• EXERCISE
Would you return the complete listing below word for word?

• AVAILABLE DATA
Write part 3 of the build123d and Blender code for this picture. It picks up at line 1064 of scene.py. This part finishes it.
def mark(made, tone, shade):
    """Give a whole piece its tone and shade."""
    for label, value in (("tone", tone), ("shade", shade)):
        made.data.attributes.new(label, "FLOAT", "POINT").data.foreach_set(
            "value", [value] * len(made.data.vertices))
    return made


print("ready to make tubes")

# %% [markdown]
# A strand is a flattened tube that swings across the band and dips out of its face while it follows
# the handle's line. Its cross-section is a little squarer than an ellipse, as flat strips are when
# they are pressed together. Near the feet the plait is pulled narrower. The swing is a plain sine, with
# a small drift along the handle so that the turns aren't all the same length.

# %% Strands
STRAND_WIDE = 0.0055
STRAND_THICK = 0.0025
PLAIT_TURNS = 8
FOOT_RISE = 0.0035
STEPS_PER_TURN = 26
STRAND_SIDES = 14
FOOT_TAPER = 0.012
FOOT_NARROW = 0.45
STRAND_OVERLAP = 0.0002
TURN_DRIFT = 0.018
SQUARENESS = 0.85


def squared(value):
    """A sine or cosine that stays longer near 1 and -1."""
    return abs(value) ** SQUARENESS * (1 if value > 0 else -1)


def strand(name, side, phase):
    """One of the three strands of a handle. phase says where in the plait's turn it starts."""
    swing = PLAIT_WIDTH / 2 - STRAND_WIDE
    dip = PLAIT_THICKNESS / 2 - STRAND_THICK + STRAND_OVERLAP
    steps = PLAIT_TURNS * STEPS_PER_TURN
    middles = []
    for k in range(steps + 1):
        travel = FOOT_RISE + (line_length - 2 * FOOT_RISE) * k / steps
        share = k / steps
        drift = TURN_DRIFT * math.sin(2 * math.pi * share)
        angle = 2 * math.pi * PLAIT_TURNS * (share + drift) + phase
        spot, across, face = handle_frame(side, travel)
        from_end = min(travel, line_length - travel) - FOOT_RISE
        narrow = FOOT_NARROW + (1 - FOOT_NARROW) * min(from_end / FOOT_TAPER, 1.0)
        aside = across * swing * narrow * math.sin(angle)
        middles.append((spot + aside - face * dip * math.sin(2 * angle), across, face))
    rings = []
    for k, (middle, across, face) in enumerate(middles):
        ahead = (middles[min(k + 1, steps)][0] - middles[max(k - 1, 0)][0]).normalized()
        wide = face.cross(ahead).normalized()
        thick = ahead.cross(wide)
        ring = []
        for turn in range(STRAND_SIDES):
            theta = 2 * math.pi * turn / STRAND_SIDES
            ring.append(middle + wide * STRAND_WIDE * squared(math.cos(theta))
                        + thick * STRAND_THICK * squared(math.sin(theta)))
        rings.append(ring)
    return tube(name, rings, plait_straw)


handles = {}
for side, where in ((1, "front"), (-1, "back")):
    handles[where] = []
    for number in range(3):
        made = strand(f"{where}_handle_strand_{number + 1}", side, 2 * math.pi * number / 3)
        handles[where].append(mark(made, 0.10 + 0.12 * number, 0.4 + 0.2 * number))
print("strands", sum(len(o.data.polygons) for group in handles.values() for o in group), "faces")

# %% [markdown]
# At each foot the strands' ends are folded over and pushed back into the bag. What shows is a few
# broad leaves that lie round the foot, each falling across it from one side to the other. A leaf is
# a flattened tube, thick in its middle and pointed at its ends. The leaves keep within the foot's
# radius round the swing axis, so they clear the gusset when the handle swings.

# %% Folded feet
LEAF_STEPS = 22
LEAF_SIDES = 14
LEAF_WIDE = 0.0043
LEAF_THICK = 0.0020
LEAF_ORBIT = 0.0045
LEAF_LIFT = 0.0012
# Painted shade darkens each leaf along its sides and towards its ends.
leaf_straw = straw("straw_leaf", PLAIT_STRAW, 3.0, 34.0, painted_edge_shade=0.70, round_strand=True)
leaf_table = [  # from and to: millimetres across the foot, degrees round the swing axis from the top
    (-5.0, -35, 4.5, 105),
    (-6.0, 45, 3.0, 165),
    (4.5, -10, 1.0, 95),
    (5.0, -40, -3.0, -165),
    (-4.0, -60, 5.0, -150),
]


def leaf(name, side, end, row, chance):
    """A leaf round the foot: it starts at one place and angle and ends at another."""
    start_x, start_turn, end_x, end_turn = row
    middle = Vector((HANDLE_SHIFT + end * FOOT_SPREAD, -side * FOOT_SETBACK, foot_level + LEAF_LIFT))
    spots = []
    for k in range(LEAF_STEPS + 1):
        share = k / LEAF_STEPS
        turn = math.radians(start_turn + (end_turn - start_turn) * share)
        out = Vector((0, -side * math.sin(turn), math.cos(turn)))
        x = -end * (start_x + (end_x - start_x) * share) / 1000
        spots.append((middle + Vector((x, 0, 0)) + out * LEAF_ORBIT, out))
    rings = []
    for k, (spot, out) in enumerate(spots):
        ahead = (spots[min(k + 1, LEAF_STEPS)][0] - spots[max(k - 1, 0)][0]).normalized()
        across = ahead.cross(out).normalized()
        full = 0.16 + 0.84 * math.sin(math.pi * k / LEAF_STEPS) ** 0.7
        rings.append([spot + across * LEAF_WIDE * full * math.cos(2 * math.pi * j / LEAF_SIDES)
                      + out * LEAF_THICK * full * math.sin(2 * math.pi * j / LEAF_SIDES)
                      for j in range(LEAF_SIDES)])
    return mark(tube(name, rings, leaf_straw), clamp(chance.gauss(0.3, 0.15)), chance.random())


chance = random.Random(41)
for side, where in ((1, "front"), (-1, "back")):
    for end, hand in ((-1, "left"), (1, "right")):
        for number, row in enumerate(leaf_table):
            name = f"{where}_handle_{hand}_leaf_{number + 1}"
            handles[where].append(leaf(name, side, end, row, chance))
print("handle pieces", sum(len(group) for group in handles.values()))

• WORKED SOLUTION
Write part 3 of the build123d and Blender code for this picture. It picks up at line 1064 of scene.py. This part finishes it.
def mark(made, tone, shade):
    """Give a whole piece its tone and shade."""
    for label, value in (("tone", tone), ("shade", shade)):
        made.data.attributes.new(label, "FLOAT", "POINT").data.foreach_set(
            "value", [value] * len(made.data.vertices))
    return made


print("ready to make tubes")

# %% [markdown]
# A strand is a flattened tube that swings across the band and dips out of its face while it follows
# the handle's line. Its cross-section is a little squarer than an ellipse, as flat strips are when
# they are pressed together. Near the feet the plait is pulled narrower. The swing is a plain sine, with
# a small drift along the handle so that the turns aren't all the same length.

# %% Strands
STRAND_WIDE = 0.0055
STRAND_THICK = 0.0025
PLAIT_TURNS = 8
FOOT_RISE = 0.0035
STEPS_PER_TURN = 26
STRAND_SIDES = 14
FOOT_TAPER = 0.012
FOOT_NARROW = 0.45
STRAND_OVERLAP = 0.0002
TURN_DRIFT = 0.018
SQUARENESS = 0.85


def squared(value):
    """A sine or cosine that stays longer near 1 and -1."""
    return abs(value) ** SQUARENESS * (1 if value > 0 else -1)


def strand(name, side, phase):
    """One of the three strands of a handle. phase says where in the plait's turn it starts."""
    swing = PLAIT_WIDTH / 2 - STRAND_WIDE
    dip = PLAIT_THICKNESS / 2 - STRAND_THICK + STRAND_OVERLAP
    steps = PLAIT_TURNS * STEPS_PER_TURN
    middles = []
    for k in range(steps + 1):
        travel = FOOT_RISE + (line_length - 2 * FOOT_RISE) * k / steps
        share = k / steps
        drift = TURN_DRIFT * math.sin(2 * math.pi * share)
        angle = 2 * math.pi * PLAIT_TURNS * (share + drift) + phase
        spot, across, face = handle_frame(side, travel)
        from_end = min(travel, line_length - travel) - FOOT_RISE
        narrow = FOOT_NARROW + (1 - FOOT_NARROW) * min(from_end / FOOT_TAPER, 1.0)
        aside = across * swing * narrow * math.sin(angle)
        middles.append((spot + aside - face * dip * math.sin(2 * angle), across, face))
    rings = []
    for k, (middle, across, face) in enumerate(middles):
        ahead = (middles[min(k + 1, steps)][0] - middles[max(k - 1, 0)][0]).normalized()
        wide = face.cross(ahead).normalized()
        thick = ahead.cross(wide)
        ring = []
        for turn in range(STRAND_SIDES):
            theta = 2 * math.pi * turn / STRAND_SIDES
            ring.append(middle + wide * STRAND_WIDE * squared(math.cos(theta))
                        + thick * STRAND_THICK * squared(math.sin(theta)))
        rings.append(ring)
    return tube(name, rings, plait_straw)


handles = {}
for side, where in ((1, "front"), (-1, "back")):
    handles[where] = []
    for number in range(3):
        made = strand(f"{where}_handle_strand_{number + 1}", side, 2 * math.pi * number / 3)
        handles[where].append(mark(made, 0.10 + 0.12 * number, 0.4 + 0.2 * number))
print("strands", sum(len(o.data.polygons) for group in handles.values() for o in group), "faces")

# %% [markdown]
# At each foot the strands' ends are folded over and pushed back into the bag. What shows is a few
# broad leaves that lie round the foot, each falling across it from one side to the other. A leaf is
# a flattened tube, thick in its middle and pointed at its ends. The leaves keep within the foot's
# radius round the swing axis, so they clear the gusset when the handle swings.

# %% Folded feet
LEAF_STEPS = 22
LEAF_SIDES = 14
LEAF_WIDE = 0.0043
LEAF_THICK = 0.0020
LEAF_ORBIT = 0.0045
LEAF_LIFT = 0.0012
# Painted shade darkens each leaf along its sides and towards its ends.
leaf_straw = straw("straw_leaf", PLAIT_STRAW, 3.0, 34.0, painted_edge_shade=0.70, round_strand=True)
leaf_table = [  # from and to: millimetres across the foot, degrees round the swing axis from the top
    (-5.0, -35, 4.5, 105),
    (-6.0, 45, 3.0, 165),
    (4.5, -10, 1.0, 95),
    (5.0, -40, -3.0, -165),
    (-4.0, -60, 5.0, -150),
]


def leaf(name, side, end, row, chance):
    """A leaf round the foot: it starts at one place and angle and ends at another."""
    start_x, start_turn, end_x, end_turn = row
    middle = Vector((HANDLE_SHIFT + end * FOOT_SPREAD, -side * FOOT_SETBACK, foot_level + LEAF_LIFT))
    spots = []
    for k in range(LEAF_STEPS + 1):
        share = k / LEAF_STEPS
        turn = math.radians(start_turn + (end_turn - start_turn) * share)
        out = Vector((0, -side * math.sin(turn), math.cos(turn)))
        x = -end * (start_x + (end_x - start_x) * share) / 1000
        spots.append((middle + Vector((x, 0, 0)) + out * LEAF_ORBIT, out))
    rings = []
    for k, (spot, out) in enumerate(spots):
        ahead = (spots[min(k + 1, LEAF_STEPS)][0] - spots[max(k - 1, 0)][0]).normalized()
        across = ahead.cross(out).normalized()
        full = 0.16 + 0.84 * math.sin(math.pi * k / LEAF_STEPS) ** 0.7
        rings.append([spot + across * LEAF_WIDE * full * math.cos(2 * math.pi * j / LEAF_SIDES)
                      + out * LEAF_THICK * full * math.sin(2 * math.pi * j / LEAF_SIDES)
                      for j in range(LEAF_SIDES)])
    return mark(tube(name, rings, leaf_straw), clamp(chance.gauss(0.3, 0.15)), chance.random())


chance = random.Random(41)
for side, where in ((1, "front"), (-1, "back")):
    for end, hand in ((-1, "left"), (1, "right")):
        for number, row in enumerate(leaf_table):
            name = f"{where}_handle_{hand}_leaf_{number + 1}"
            handles[where].append(leaf(name, side, end, row, chance))
print("handle pieces", sum(len(group) for group in handles.values()))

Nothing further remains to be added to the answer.